Return only the stretch of the material below that begins with the line containing "obj.data.transform(world)" and ends with the line containing "# on the corner", exactly; both of those lines belong to it.

= Source material =
-- START --

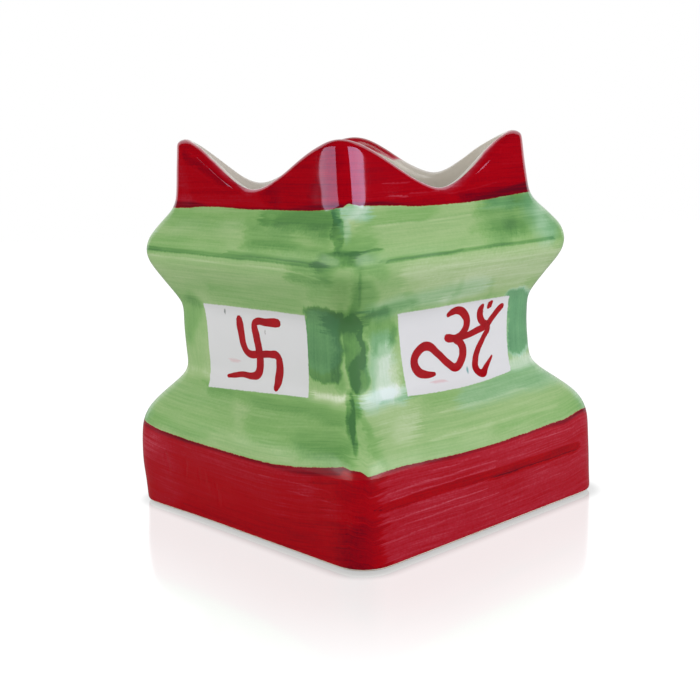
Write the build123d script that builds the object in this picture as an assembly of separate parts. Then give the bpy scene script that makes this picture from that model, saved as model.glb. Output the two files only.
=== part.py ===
from build123d import *
from math import exp, hypot, sqrt
import os

# A tulsi vrindavan planter: a square courtyard-altar pot, slip-cast in one piece of white clay and
# finished with coats of colour under glaze. From the floor up it has a plinth, a curved shoulder, a
# straight waist with one white panel to a face, a swelling cornice, and a crown that rises to a horn
# at each corner and dips to a valley over each face. It was shaped soft: the pot leans a little towards
# the horn between the left and the back face, its waist has moved a little the same way, and the four
# valleys were cut down by eye.
#
# Frame: +Z up, origin at the middle of the foot, on the surface that the planter stands on. The four
# faces look along -Y (front), +X (right), +Y (back) and -X (left). All sizes are in millimetres.

# Widths, each across two opposite faces
PLINTH_WIDTH = 118.2
WAIST_WIDTH = 90.0
CORNICE_WIDTH = 112.8  # where the cornice's two slopes would meet, before its nose is rounded
NECK_WIDTH = 91.2
CROWN_WIDTH = 87.8  # at the level of the horns' tips

# Heights of the mouldings, stacked from the floor up
PLINTH_HEIGHT = 33.5
SHOULDER_HEIGHT = 13.4
WAIST_HEIGHT = 24.1
SOFFIT_HEIGHT = 19.9
WEATHERING_HEIGHT = 14.2
CROWN_HEIGHT = 21.9

# Roundings of the moulded profile, seen square to a face
ARRIS_RADIUS = 15.0
SHOULDER_RADIUS = 8.0
SOFFIT_RADIUS = 7.0
NOSE_RADIUS = 11.0
NECK_RADIUS = 9.0

# Corner radii seen from above. They grow with the width of the pot at that level
WAIST_CORNER_RADIUS = 8.0
PLINTH_CORNER_RADIUS = 11.0
LEAST_CORNER_RADIUS = 2.0

# The scalloped rim over each face: how deep the valley is below the horns, and how far its lowest
# point lies from the middle of the face, to the right as one looks at the face
FRONT_VALLEY = 17.2
RIGHT_VALLEY = 14.6
BACK_VALLEY = 16.4
LEFT_VALLEY = 16.0
BACK_VALLEY_SHIFT = 4.7
VALLEY_EASE = 12.0  # length of the curve's handle at the valley's lowest point
HORN_EASE = 7.0  # length of its handle at the horn

# How far the soft pot moved towards -X and, by as much, towards +Y
LEAN = 2.5  # at the horns' tips, growing evenly from the foot
WAIST_DRIFT = 1.1  # at the middle of the waist, on top of the lean
DRIFT_REACH = 18.0  # how far above and below that it dies away

# The casting's wall, floor, foot and drain hole
WALL = 4.6
FLOOR = 6.5
FLOOR_FILLET = 5.0
FOOT_RIM = 9.0
FOOT_RECESS = 2.0
FOOT_ROUNDING = 1.8
DRAIN_DIAMETER = 12.0
LIP_ROUNDING = 1.9

# Coats of glaze
COAT = 0.5
DRY_FOOT = 1.2  # how far up from the floor the clay is wiped clean before firing
PLINTH_PAINT = 28.5
CROWN_PAINT = 104.0
PANEL_WIDTH = 52.0
PANEL_HEIGHT = 27.0
PANEL_CORNER = 2.0
PANEL_CENTRE = 58.0

# How finely the mouldings are followed, and how far cutting shapes run past what they cut
SECTION_SPACING = 4.5
OVERRUN = 10.0

plinth_top = PLINTH_HEIGHT
waist_base = plinth_top + SHOULDER_HEIGHT
waist_top = waist_base + WAIST_HEIGHT
nose_height = waist_top + SOFFIT_HEIGHT
neck_height = nose_height + WEATHERING_HEIGHT
overall_height = neck_height + CROWN_HEIGHT
waist_middle = (waist_base + waist_top) / 2
widest = max(PLINTH_WIDTH, CORNICE_WIDTH)
TOP = (Align.CENTER, Align.CENTER, Align.MAX)


def moulding(inset):
    """The profile of a face as (half width, height) corners with their radii, moved in by inset."""
    corners = [
        (PLINTH_WIDTH / 2, 0.0, 0.0),
        (PLINTH_WIDTH / 2, plinth_top, ARRIS_RADIUS),
        (WAIST_WIDTH / 2, waist_base, SHOULDER_RADIUS),
        (WAIST_WIDTH / 2, waist_top, SOFFIT_RADIUS),
        (CORNICE_WIDTH / 2, nose_height, NOSE_RADIUS),
        (NECK_WIDTH / 2, neck_height, NECK_RADIUS),
        (CROWN_WIDTH / 2, overall_height, 0.0),
    ]
    headings = []
    for (x0, z0, _), (x1, z1, _) in zip(corners, corners[1:]):
        length = hypot(x1 - x0, z1 - z0)
        headings.append(((x1 - x0) / length, (z1 - z0) / length))
    headings = [headings[0]] + headings + [headings[-1]]
    points, roundings = [], []
    for (x, z, radius), before, after in zip(corners, headings, headings[1:]):
        share = inset / (1 + before[0] * after[0] + before[1] * after[1])
        points.append((x - share * (before[1] + after[1]), z + share * (before[0] + after[0])))
        bulges_out = before[0] * after[1] - before[1] * after[0] > 0
        roundings.append(radius - inset if bulges_out else radius + inset)
    return points, roundings[1:-1]


def profile(inset):
    """The moulded profile as one wire in the XZ plane, run on upwards past the horns."""
    points, roundings = moulding(inset)
    (x0, z0), (x1, z1) = points[-2:]
    overshoot = (z1 - z0 + OVERRUN) / (z1 - z0)
    points[-1] = (x0 + (x1 - x0) * overshoot, z0 + (z1 - z0) * overshoot)
    return FilletPolyline(*[(x, 0, z) for x, z in points], radius=roundings)


def corner_radius(half_width, inset):
    """Corner radius in plan of the outside, at the level where the pot is this wide."""
    growth = (PLINTH_CORNER_RADIUS - WAIST_CORNER_RADIUS) / (PLINTH_WIDTH / 2 - WAIST_WIDTH / 2)
    outside = WAIST_CORNER_RADIUS + growth * (half_width + inset - WAIST_WIDTH / 2)
    return max(outside - inset, LEAST_CORNER_RADIUS)


def drift(height):
    """How far the middle of the pot at this level lies from the middle of the foot."""
    sideways = LEAN * height / overall_height
    sideways += WAIST_DRIFT * exp(-(((height - waist_middle) / DRIFT_REACH) ** 2))
    return Pos(-sideways, sideways, 0)


def envelope(inset):
    """The pot's outer form as a solid block, moved in by inset and open upwards past the horns."""
    outline = profile(inset)
    count = round(outline.length / SECTION_SPACING)
    sections = []
    for i in range(count + 1):
        point = outline @ (i / count)
        rounded = RectangleRounded(2 * point.X, 2 * point.X, corner_radius(point.X, inset))
        sections.append(drift(point.Z) * Plane.XY.offset(point.Z) * rounded)
    return loft(sections)


def valley_cutter(turn, depth, shift):
    """What stands above the rim of one face, from the middle of the pot out. The front face's turn is 0."""
    # From this distance on the horn stays level, all round the pot's rounded corner
    horn = CROWN_WIDTH / 2 - WAIST_CORNER_RADIUS + (WAIST_CORNER_RADIUS - WALL) * sqrt(0.5)
    low = overall_height - depth
    left_flank = Bezier(
        (-horn, 0, overall_height),
        (HORN_EASE - horn, 0, overall_height),
        (shift - VALLEY_EASE, 0, low),
        (shift, 0, low),
    )
    right_flank = Bezier(
        (shift, 0, low),
        (shift + VALLEY_EASE, 0, low),
        (horn - HORN_EASE, 0, overall_height),
        (horn, 0, overall_height),
    )
    top = overall_height + 2 * OVERRUN
    above = Polyline(
        (horn, 0, overall_height),
        (widest, 0, overall_height),
        (widest, 0, top),
        (-widest, 0, top),
        (-widest, 0, overall_height),
        (-horn, 0, overall_height),
    )
    return Rot(0, 0, turn) * extrude(make_face(left_flank + right_flank + above), widest, dir=(0, -1, 0))


def rim_cutter(drop):
    """What stands above the scalloped rim, on all four faces, with the rim lowered by drop."""
    valleys = [
        valley_cutter(0, FRONT_VALLEY, 0),
        valley_cutter(90, RIGHT_VALLEY, 0),
        valley_cutter(180, BACK_VALLEY, BACK_VALLEY_SHIFT),
        valley_cutter(270, LEFT_VALLEY, 0),
    ]
    return drift(overall_height) * Pos(0, 0, -drop) * (valleys[0] + valleys[1:])


def lip_edges(pot):
    """The two loops of edges along the lip, where the rim's cut meets the moulded walls."""
    moulded = pot.faces().filter_by(GeomType.BSPLINE)
    others = pot.faces().filter_by(GeomType.BSPLINE, reverse=True)
    foot_of_rim = overall_height - max(FRONT_VALLEY, RIGHT_VALLEY, BACK_VALLEY, LEFT_VALLEY) - WALL
    wall_edges = moulded.edges()
    return [edge for edge in others.edges() if edge in wall_edges and edge.bounding_box().min.Z > foot_of_rim]


def vessel(inset):
    """The pot with its cavity, rim, foot and drain hole, every glazed surface moved in by inset."""
    below_floor = Pos(0, 0, FLOOR - inset) * Box(2 * widest, 2 * widest, 2 * widest, align=TOP)
    cavity = envelope(WALL - inset) - below_floor
    cavity = fillet(cavity.edges().group_by(Axis.Z)[0], FLOOR_FILLET + inset)
    pot = envelope(inset)
    pot = fillet(pot.edges().group_by(Axis.Z)[0], FOOT_ROUNDING)
    pot = pot - cavity - rim_cutter(inset)
    pot = fillet(lip_edges(pot), LIP_ROUNDING - inset)
    recess_width = PLINTH_WIDTH - 2 * FOOT_RIM
    recess_corner = max(PLINTH_CORNER_RADIUS - FOOT_RIM, LEAST_CORNER_RADIUS)
    recess = extrude(RectangleRounded(recess_width, recess_width, recess_corner), FOOT_RECESS)
    drain = Cylinder(DRAIN_DIAMETER / 2, 2 * FLOOR)
    return pot - recess - drain


def slab(low, high):
    """Everything between two levels."""
    return Pos(0, 0, (low + high) / 2) * Box(2 * widest, 2 * widest, high - low)


def window(turn):
    """What shows of the waist inside the border of one face's panel. The front face's turn is 0."""
    opening = extrude(Plane.XZ * RectangleRounded(PANEL_WIDTH, PANEL_HEIGHT, PANEL_CORNER), widest)
    return drift(PANEL_CENTRE) * Rot(0, 0, turn) * Pos(0, 0, PANEL_CENTRE) * opening


clay = vessel(COAT)
glaze = vessel(0) - clay
half_way = envelope(WALL / 2)
outside = glaze - half_way
above_recess = slab(FOOT_RECESS, overall_height + OVERRUN)
body_band = outside & slab(PLINTH_PAINT, CROWN_PAINT)
windows = {"panel_front": window(0), "panel_right": window(90), "panel_back": window(180), "panel_left": window(270)}

nodes = {
    "clay_body": clay,
    "plinth_glaze": outside & slab(DRY_FOOT, PLINTH_PAINT),
    "body_glaze": body_band - list(windows.values()),
    "crown_glaze": outside & slab(CROWN_PAINT, overall_height + OVERRUN),
    "liner_glaze": glaze & half_way & above_recess,
}
for name, opening in windows.items():
    nodes[name] = body_band & opening

os.makedirs("parts", exist_ok=True)
for name, shape in nodes.items():
    export_step(shape, f"parts/{name}.step")
    print(f"{name}: {len(shape.solids())} solid(s), {shape.volume:.0f} mm3")
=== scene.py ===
# %% [markdown]
# A tulsi vrindavan planter is a small altar for a basil plant: a square pot with a heavy plinth, a
# narrow waist, a swelling cornice and a crown with a horn at each corner. This one was cast in one
# piece of white clay, painted by hand in red and green, and fired under a clear, glassy glaze.
# Its packed CAD model is the fixed frame here. Everything below stands in that frame, in metres.

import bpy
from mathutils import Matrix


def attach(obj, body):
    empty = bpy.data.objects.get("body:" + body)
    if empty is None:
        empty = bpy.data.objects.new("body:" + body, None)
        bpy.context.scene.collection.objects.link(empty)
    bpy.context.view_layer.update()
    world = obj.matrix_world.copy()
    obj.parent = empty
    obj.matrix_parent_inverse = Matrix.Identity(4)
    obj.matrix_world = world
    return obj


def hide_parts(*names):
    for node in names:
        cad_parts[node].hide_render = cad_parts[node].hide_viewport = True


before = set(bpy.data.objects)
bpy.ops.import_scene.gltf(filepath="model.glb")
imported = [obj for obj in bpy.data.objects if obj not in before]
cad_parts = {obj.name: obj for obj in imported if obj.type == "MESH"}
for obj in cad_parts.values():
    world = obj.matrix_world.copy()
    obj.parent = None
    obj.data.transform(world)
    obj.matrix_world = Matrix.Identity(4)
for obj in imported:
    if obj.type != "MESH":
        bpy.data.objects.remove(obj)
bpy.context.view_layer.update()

# %% [markdown]
# The camera comes first, because every judgement below is made through it. It looks down a little
# on the corner between the front and the left face, and the hand that held it tilted it slightly.

# %% The camera
from math import ceil, cos, hypot, pi, radians, sin, tan
from types import SimpleNamespace

import bmesh
import bpy
import numpy as np
from mathutils import Matrix, Vector

MM = 0.001
CAMERA_PLACE = Vector((-278.7, -295.7, 128.8)) * MM
CAMERA_LENS = 60.11
CAMERA_HEADING = radians(-42.57)  # turned from looking along +Y, negative towards +X
CAMERA_DIP = radians(10.64)
CAMERA_ROLL = radians(-1.91)

camera = bpy.data.objects.new("camera", bpy.data.cameras.new("camera"))
camera.data.lens = CAMERA_LENS
turned = Matrix.Rotation(CAMERA_HEADING, 4, "Z") @ Matrix.Rotation(pi / 2 - CAMERA_DIP, 4, "X")
camera.matrix_world = Matrix.Translation(CAMERA_PLACE) @ turned @ Matrix.Rotation(CAMERA_ROLL, 4, "Z")
bpy.context.scene.collection.objects.link(camera)
bpy.context.scene.camera = camera
print("camera stands", round(CAMERA_PLACE.length / MM), "mm from the foot of the pot")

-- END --

= Task response =
    obj.data.transform(world)
    obj.matrix_world = Matrix.Identity(4)
for obj in imported:
    if obj.type != "MESH":
        bpy.data.objects.remove(obj)
bpy.context.view_layer.update()

# %% [markdown]
# The camera comes first, because every judgement below is made through it. It looks down a little
# on the corner between the front and the left face, and the hand that held it tilted it slightly.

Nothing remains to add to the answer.